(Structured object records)
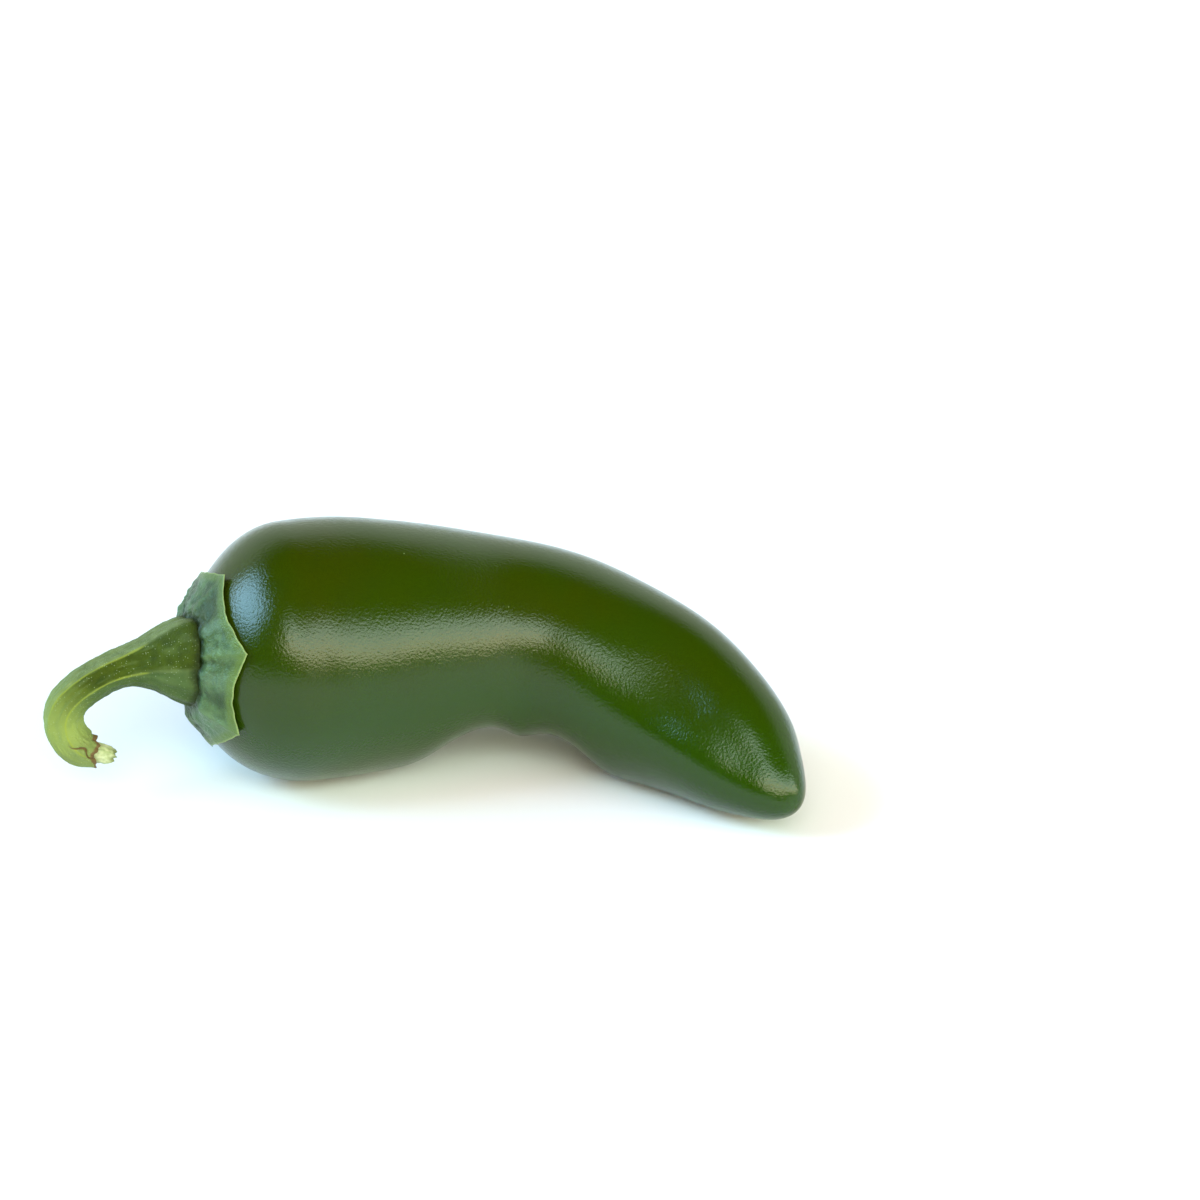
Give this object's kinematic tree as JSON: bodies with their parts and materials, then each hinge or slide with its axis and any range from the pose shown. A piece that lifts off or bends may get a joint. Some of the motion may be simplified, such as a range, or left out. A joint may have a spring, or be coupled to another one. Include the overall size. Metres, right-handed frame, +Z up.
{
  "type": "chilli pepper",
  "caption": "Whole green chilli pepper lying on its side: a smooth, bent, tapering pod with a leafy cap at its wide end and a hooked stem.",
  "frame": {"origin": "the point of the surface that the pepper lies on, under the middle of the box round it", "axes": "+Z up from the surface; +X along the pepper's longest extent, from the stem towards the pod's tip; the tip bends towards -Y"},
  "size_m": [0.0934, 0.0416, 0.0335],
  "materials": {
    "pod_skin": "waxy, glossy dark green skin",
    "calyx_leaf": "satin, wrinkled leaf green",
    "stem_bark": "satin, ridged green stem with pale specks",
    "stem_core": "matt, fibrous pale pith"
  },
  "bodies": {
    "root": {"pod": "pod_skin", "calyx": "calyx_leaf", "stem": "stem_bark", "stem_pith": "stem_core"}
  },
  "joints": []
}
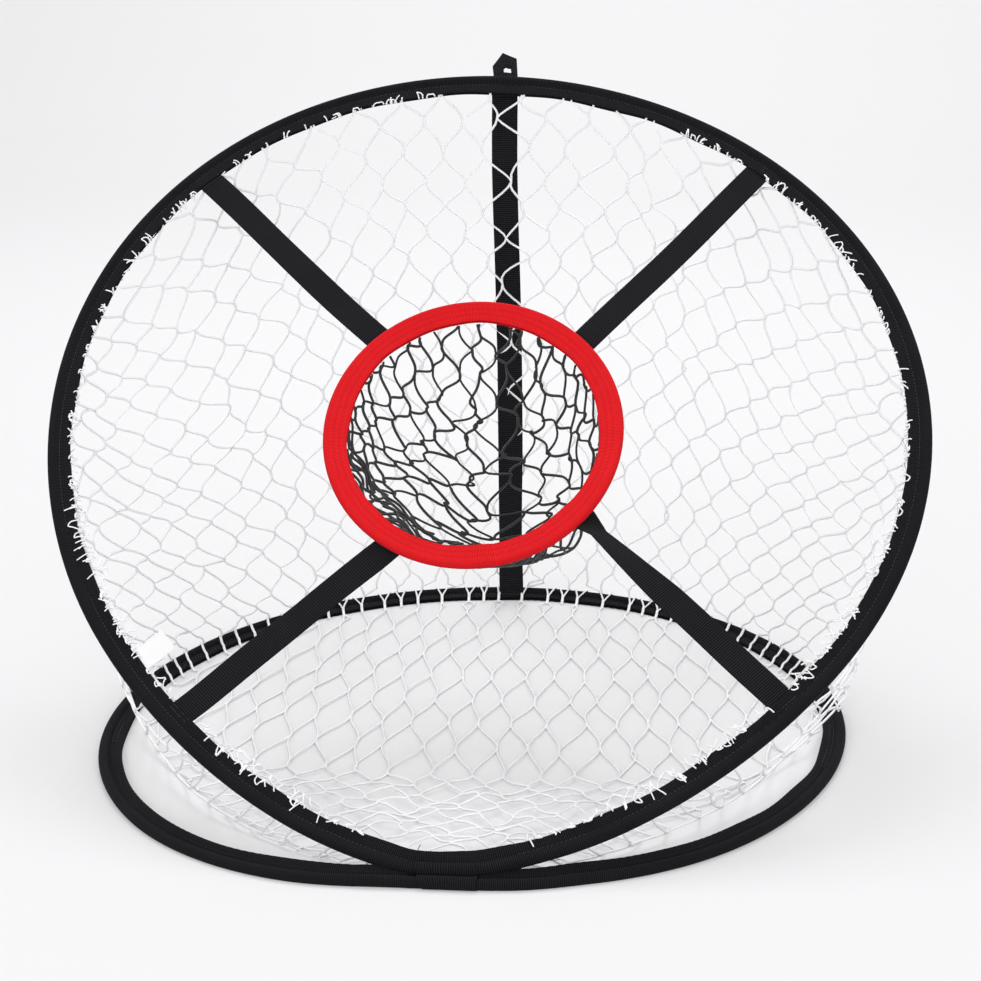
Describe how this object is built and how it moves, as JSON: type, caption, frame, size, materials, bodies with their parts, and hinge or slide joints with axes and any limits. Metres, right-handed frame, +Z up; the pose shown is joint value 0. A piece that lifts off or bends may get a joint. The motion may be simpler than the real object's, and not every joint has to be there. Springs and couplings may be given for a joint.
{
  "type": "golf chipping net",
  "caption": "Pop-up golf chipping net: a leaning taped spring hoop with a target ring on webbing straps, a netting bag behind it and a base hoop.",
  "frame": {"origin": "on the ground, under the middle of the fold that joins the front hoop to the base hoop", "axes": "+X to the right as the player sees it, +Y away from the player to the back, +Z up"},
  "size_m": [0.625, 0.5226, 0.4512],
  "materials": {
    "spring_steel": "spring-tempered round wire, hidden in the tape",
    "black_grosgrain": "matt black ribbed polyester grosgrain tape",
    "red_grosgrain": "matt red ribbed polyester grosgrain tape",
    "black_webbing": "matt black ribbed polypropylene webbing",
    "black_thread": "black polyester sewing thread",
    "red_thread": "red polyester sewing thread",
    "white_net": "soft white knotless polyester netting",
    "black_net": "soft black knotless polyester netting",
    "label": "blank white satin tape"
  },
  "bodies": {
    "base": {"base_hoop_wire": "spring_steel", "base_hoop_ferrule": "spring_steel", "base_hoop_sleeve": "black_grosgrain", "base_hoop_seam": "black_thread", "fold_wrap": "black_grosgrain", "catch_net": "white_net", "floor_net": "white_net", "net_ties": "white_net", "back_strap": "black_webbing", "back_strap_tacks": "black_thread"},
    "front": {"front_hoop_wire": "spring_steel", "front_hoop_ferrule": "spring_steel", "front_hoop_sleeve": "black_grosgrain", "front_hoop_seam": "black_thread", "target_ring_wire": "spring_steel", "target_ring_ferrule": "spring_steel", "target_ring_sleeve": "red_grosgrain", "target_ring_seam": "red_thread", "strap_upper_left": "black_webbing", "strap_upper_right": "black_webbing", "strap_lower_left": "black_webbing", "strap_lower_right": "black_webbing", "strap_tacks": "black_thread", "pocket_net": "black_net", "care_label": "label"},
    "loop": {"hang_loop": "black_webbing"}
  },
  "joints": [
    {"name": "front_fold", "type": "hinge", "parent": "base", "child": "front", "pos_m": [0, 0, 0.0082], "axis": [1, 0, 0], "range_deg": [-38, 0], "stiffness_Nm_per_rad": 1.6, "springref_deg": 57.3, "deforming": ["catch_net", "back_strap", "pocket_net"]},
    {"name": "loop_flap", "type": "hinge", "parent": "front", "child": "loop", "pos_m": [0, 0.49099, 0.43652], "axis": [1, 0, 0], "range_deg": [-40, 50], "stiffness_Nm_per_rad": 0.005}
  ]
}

* **WHAT NEEDS TO BE DONE**:
Produce an exact copy of all the records.

* **COMPLETE OUTPUT**:
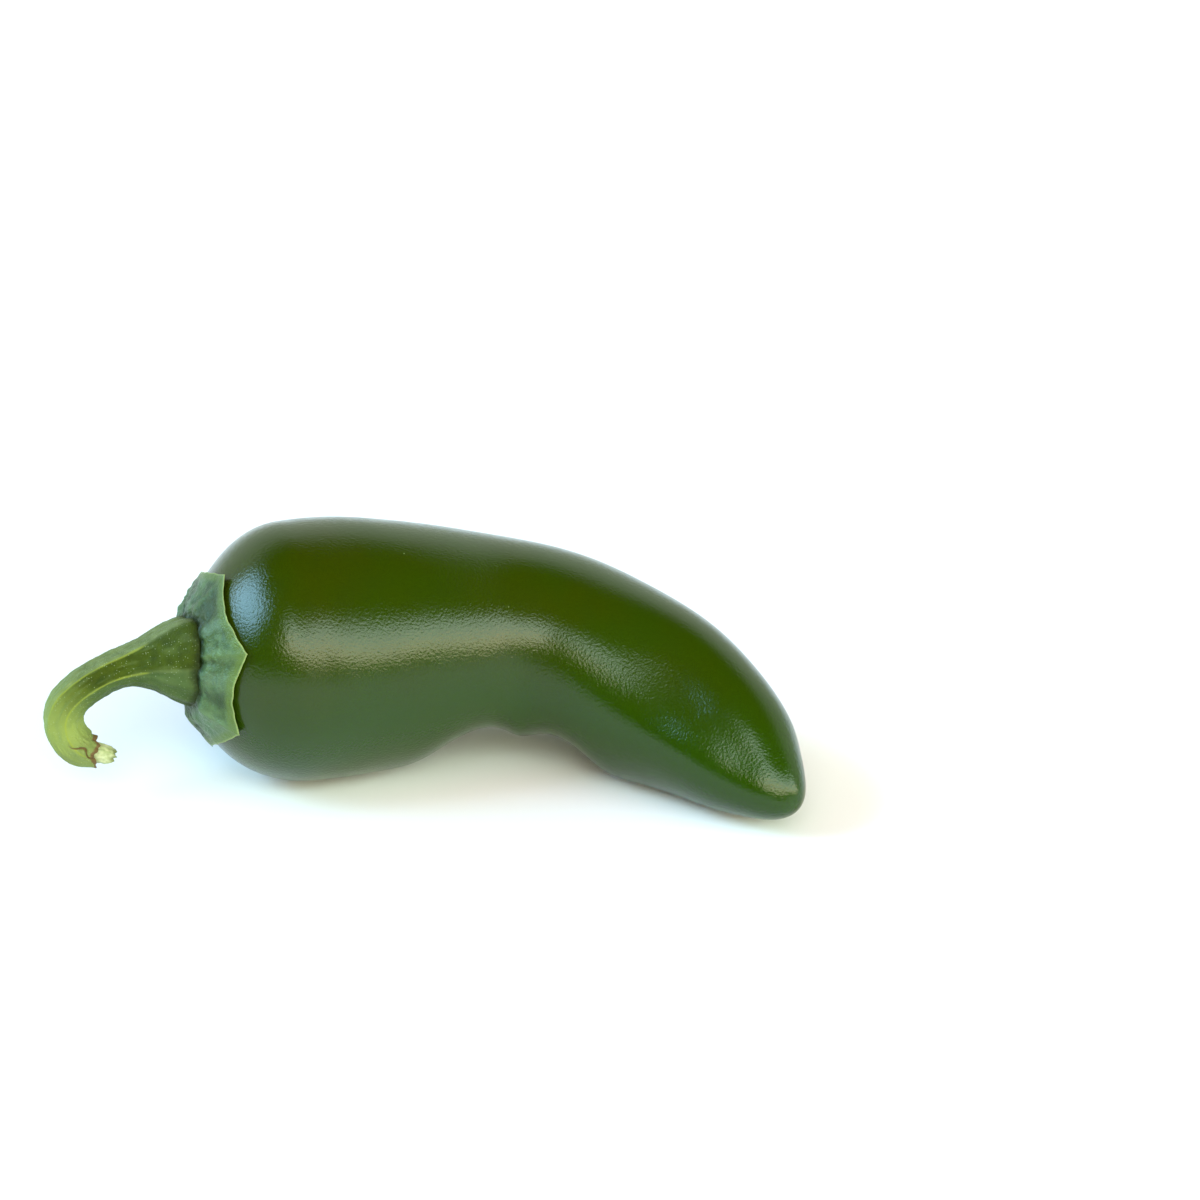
Give this object's kinematic tree as JSON: bodies with their parts and materials, then each hinge or slide with its axis and any range from the pose shown. A piece that lifts off or bends may get a joint. Some of the motion may be simplified, such as a range, or left out. A joint may have a spring, or be coupled to another one. Include the overall size. Metres, right-handed frame, +Z up.
{
  "type": "chilli pepper",
  "caption": "Whole green chilli pepper lying on its side: a smooth, bent, tapering pod with a leafy cap at its wide end and a hooked stem.",
  "frame": {"origin": "the point of the surface that the pepper lies on, under the middle of the box round it", "axes": "+Z up from the surface; +X along the pepper's longest extent, from the stem towards the pod's tip; the tip bends towards -Y"},
  "size_m": [0.0934, 0.0416, 0.0335],
  "materials": {
    "pod_skin": "waxy, glossy dark green skin",
    "calyx_leaf": "satin, wrinkled leaf green",
    "stem_bark": "satin, ridged green stem with pale specks",
    "stem_core": "matt, fibrous pale pith"
  },
  "bodies": {
    "root": {"pod": "pod_skin", "calyx": "calyx_leaf", "stem": "stem_bark", "stem_pith": "stem_core"}
  },
  "joints": []
}
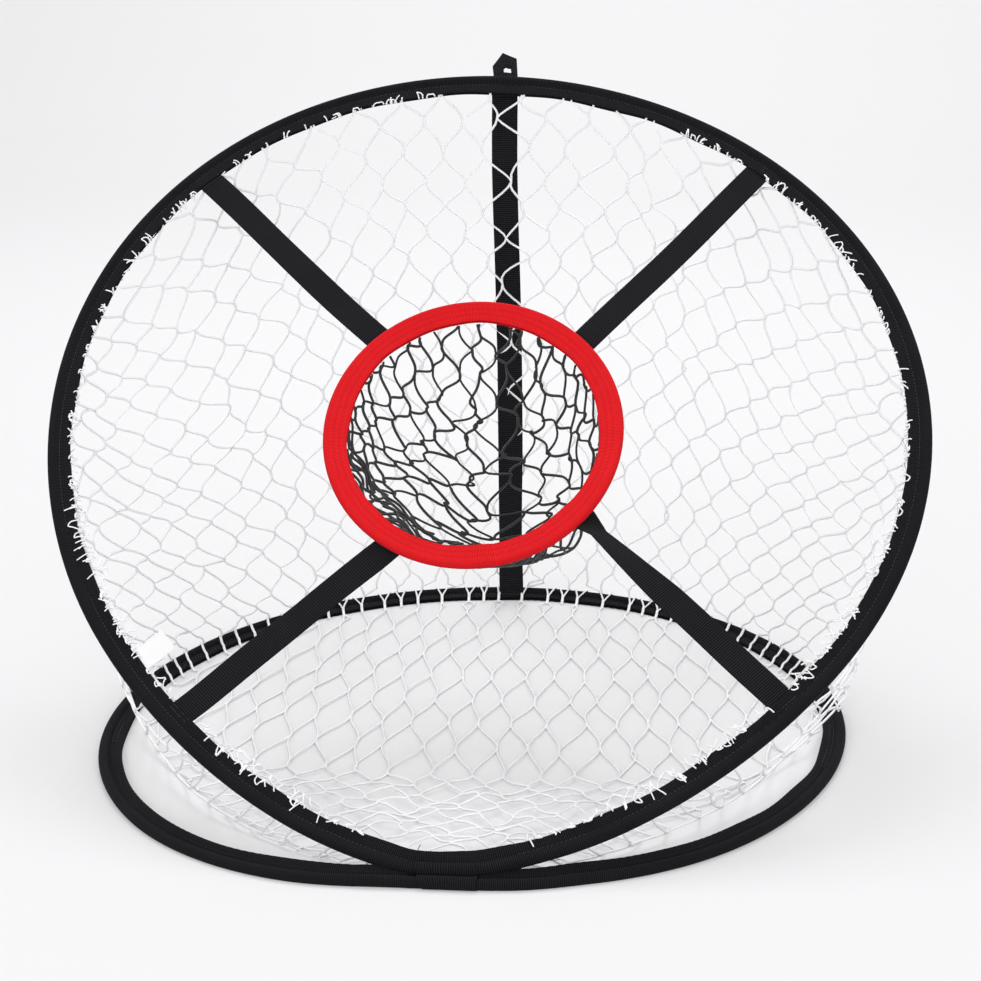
Describe how this object is built and how it moves, as JSON: type, caption, frame, size, materials, bodies with their parts, and hinge or slide joints with axes and any limits. Metres, right-handed frame, +Z up; the pose shown is joint value 0. A piece that lifts off or bends may get a joint. The motion may be simpler than the real object's, and not every joint has to be there. Springs and couplings may be given for a joint.
{
  "type": "golf chipping net",
  "caption": "Pop-up golf chipping net: a leaning taped spring hoop with a target ring on webbing straps, a netting bag behind it and a base hoop.",
  "frame": {"origin": "on the ground, under the middle of the fold that joins the front hoop to the base hoop", "axes": "+X to the right as the player sees it, +Y away from the player to the back, +Z up"},
  "size_m": [0.625, 0.5226, 0.4512],
  "materials": {
    "spring_steel": "spring-tempered round wire, hidden in the tape",
    "black_grosgrain": "matt black ribbed polyester grosgrain tape",
    "red_grosgrain": "matt red ribbed polyester grosgrain tape",
    "black_webbing": "matt black ribbed polypropylene webbing",
    "black_thread": "black polyester sewing thread",
    "red_thread": "red polyester sewing thread",
    "white_net": "soft white knotless polyester netting",
    "black_net": "soft black knotless polyester netting",
    "label": "blank white satin tape"
  },
  "bodies": {
    "base": {"base_hoop_wire": "spring_steel", "base_hoop_ferrule": "spring_steel", "base_hoop_sleeve": "black_grosgrain", "base_hoop_seam": "black_thread", "fold_wrap": "black_grosgrain", "catch_net": "white_net", "floor_net": "white_net", "net_ties": "white_net", "back_strap": "black_webbing", "back_strap_tacks": "black_thread"},
    "front": {"front_hoop_wire": "spring_steel", "front_hoop_ferrule": "spring_steel", "front_hoop_sleeve": "black_grosgrain", "front_hoop_seam": "black_thread", "target_ring_wire": "spring_steel", "target_ring_ferrule": "spring_steel", "target_ring_sleeve": "red_grosgrain", "target_ring_seam": "red_thread", "strap_upper_left": "black_webbing", "strap_upper_right": "black_webbing", "strap_lower_left": "black_webbing", "strap_lower_right": "black_webbing", "strap_tacks": "black_thread", "pocket_net": "black_net", "care_label": "label"},
    "loop": {"hang_loop": "black_webbing"}
  },
  "joints": [
    {"name": "front_fold", "type": "hinge", "parent": "base", "child": "front", "pos_m": [0, 0, 0.0082], "axis": [1, 0, 0], "range_deg": [-38, 0], "stiffness_Nm_per_rad": 1.6, "springref_deg": 57.3, "deforming": ["catch_net", "back_strap", "pocket_net"]},
    {"name": "loop_flap", "type": "hinge", "parent": "front", "child": "loop", "pos_m": [0, 0.49099, 0.43652], "axis": [1, 0, 0], "range_deg": [-40, 50], "stiffness_Nm_per_rad": 0.005}
  ]
}